Boasso won statewide attention two years later, a few months after Hurricane Katrina, when he championed an overhaul of the levee boards surrounding New Orleans – a fractured oversight system that Boasso said needed reform and consolidation.

Boasso faced strong opposition from other southeast Louisiana lawmakers, but pushed the bill through the Legislature after bringing together a coalition of supporters including community groups, New Orleans business leaders and Gov. Kathleen Blanco.

His admirers say the levee board success was typical: Boasso has a habit of tackling big projects, collecting important allies and winning his battles.
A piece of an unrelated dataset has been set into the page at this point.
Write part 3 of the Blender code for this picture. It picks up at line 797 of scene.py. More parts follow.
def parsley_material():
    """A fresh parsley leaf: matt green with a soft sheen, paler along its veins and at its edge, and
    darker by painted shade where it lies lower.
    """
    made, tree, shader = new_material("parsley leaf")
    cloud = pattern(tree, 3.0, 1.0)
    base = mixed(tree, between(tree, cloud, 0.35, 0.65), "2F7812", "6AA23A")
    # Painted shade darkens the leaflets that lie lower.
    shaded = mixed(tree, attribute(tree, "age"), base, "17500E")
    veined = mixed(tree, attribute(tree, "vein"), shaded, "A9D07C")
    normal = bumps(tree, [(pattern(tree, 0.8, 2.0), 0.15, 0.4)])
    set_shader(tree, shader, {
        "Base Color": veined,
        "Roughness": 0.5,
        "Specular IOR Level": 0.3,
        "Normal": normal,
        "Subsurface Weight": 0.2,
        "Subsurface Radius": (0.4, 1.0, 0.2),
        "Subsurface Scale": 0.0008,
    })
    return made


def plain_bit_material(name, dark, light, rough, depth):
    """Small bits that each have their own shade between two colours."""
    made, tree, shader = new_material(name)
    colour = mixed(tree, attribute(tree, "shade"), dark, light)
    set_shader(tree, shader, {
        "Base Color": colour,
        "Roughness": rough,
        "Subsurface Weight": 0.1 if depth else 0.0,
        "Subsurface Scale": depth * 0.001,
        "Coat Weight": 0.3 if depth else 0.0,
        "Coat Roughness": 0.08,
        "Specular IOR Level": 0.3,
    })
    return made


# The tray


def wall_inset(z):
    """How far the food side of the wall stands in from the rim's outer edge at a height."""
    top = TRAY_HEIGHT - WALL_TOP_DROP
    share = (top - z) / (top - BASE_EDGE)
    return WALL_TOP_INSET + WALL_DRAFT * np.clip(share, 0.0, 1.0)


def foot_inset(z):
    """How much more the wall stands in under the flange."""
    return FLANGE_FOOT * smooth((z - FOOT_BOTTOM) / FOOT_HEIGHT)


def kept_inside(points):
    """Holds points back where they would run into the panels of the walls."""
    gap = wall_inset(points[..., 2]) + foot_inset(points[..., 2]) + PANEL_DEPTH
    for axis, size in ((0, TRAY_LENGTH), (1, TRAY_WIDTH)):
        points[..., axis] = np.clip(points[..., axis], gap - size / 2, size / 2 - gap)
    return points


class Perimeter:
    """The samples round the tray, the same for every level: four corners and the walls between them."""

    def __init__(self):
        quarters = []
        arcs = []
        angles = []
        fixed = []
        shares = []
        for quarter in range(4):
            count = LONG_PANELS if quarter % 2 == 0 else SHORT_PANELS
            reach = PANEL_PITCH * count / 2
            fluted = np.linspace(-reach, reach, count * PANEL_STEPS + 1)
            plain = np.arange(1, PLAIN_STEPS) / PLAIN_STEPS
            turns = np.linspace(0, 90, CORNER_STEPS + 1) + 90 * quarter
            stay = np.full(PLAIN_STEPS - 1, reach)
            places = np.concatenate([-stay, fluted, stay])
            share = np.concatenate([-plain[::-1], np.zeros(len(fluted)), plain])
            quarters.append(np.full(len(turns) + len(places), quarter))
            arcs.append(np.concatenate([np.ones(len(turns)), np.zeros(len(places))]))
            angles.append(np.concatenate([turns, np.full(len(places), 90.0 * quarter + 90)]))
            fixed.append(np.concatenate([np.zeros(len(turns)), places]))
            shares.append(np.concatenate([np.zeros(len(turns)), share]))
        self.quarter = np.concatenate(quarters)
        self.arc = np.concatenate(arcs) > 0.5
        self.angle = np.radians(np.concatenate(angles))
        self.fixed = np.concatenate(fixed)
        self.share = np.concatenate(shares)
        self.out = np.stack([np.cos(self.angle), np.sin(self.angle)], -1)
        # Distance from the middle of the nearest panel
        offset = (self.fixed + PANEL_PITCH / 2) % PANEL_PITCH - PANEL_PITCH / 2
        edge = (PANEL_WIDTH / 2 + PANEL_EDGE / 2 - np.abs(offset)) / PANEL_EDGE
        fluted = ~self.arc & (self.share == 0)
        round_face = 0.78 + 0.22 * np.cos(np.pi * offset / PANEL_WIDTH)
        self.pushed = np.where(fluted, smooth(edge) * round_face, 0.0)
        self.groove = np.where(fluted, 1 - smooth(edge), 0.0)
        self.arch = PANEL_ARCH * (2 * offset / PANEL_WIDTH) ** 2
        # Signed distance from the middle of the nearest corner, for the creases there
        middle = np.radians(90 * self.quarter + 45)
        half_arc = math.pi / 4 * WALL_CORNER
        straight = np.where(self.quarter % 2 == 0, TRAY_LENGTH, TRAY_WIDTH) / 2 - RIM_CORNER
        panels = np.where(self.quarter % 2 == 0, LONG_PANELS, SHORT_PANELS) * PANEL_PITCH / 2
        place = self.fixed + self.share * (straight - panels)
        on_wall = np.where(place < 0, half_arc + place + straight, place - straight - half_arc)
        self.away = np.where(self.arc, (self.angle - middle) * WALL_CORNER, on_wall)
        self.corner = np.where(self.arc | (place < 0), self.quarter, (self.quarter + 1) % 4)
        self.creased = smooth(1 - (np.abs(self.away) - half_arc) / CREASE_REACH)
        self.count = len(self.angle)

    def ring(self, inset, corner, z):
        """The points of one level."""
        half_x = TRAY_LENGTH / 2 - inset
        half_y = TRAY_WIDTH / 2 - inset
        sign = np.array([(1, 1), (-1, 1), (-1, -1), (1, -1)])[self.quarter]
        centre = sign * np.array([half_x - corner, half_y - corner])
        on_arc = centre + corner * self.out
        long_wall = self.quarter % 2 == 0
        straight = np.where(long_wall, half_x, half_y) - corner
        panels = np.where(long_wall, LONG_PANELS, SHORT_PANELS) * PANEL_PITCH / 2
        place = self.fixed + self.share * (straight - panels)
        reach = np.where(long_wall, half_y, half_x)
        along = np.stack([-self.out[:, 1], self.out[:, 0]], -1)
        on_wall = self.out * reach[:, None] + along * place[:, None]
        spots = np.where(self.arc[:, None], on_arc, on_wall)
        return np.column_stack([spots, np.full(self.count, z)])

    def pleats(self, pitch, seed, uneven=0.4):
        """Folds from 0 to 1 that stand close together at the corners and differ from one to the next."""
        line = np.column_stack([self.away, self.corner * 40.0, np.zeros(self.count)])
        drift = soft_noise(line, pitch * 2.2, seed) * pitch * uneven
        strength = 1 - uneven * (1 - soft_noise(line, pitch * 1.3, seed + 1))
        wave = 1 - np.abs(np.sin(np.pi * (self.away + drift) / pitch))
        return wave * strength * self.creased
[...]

Daniel Bourgeois, a longtime friend, said he was not surprised to hear Boasso had decided to try to jump from the Legislature to the Governor’s Mansion.

“I’m not surprised at anything Walter does,” said Bourgeois, who worked with him on programs in St. Bernard Parish for the Red Cross, the Council on Aging and other groups. “Walter finds a way to succeed.”

Boasso says he’s now running for governor because he sees far too many other things that need fixing in Louisiana _ the business environment, the prison system, public education _ that are too big for him to solve as a legislator.

“The only way you can get things done in this state, you got to be the guy in charge,” he says.

Boasso’s campaign, once focused almost entirely on attacking Jindal, has begun fleshing out policy ideas. Among the campaign planks:

-Give homeowners a tax credit equal to 78 percent of the increases they’ve paid in homeowners insurance since Hurricane Katrina.

-Create a new cabinet position, secretary of ports and waterways, aimed at boosting the economy by taking better advantage of Louisiana’s ports and preventing port-related business from going to other coastal states.

-Change the way many of the state’s convicts are treated, by setting up “Boasso camps,” an intermediate sentencing system in which the convicts would be offered education, vocational training and substance abuse treatment.

-Refashion the state’s system of standardized testing in public schools. Boasso wants students tested throughout the school year, and judged on their progress, rather than judging them on a single “high stakes” test and holding back those who fail.

Boasso faces skepticism from loyal Democrats and loyal Republicans because he’s switched parties twice in a decade. He was a Democrat until the mid-1990s, then joined the GOP for his Senate campaign. He switched back to the Democrats several months ago, acknowledging the futility of running as a Republican when Jindal has an apparent lock on that party’s support.

Political analysts say Boasso’s campaign faces far deeper problems than his party switches. John Sutherlin, a political scientist at the University of Louisiana-Monroe, said Boasso’s television ads that ridiculed Jindal won plenty of attention, but probably didn’t win Boasso many new supporters.

A Southern Media & Opinion Research poll last month showed Boasso had 14 percent of the vote, compared to 63 percent for Jindal. Democrat Campbell and Georges _ a Republican who has since become an independent _ trailed Boasso.

Sutherlin said Jindal’s lead might be insurmountable, a problem Boasso might not be able to solve.

“I don’t know that there’s anything that Boasso could do between now and Oct. 20 to make the runoff,” Sutherlin said.

Boasso acknowledges the long odds, but insists he’s got a good chance of forcing a runoff. He chose a governor’s campaign over a run for another four-year Senate term, he says, because he’s the best man to solve Louisiana’s problems.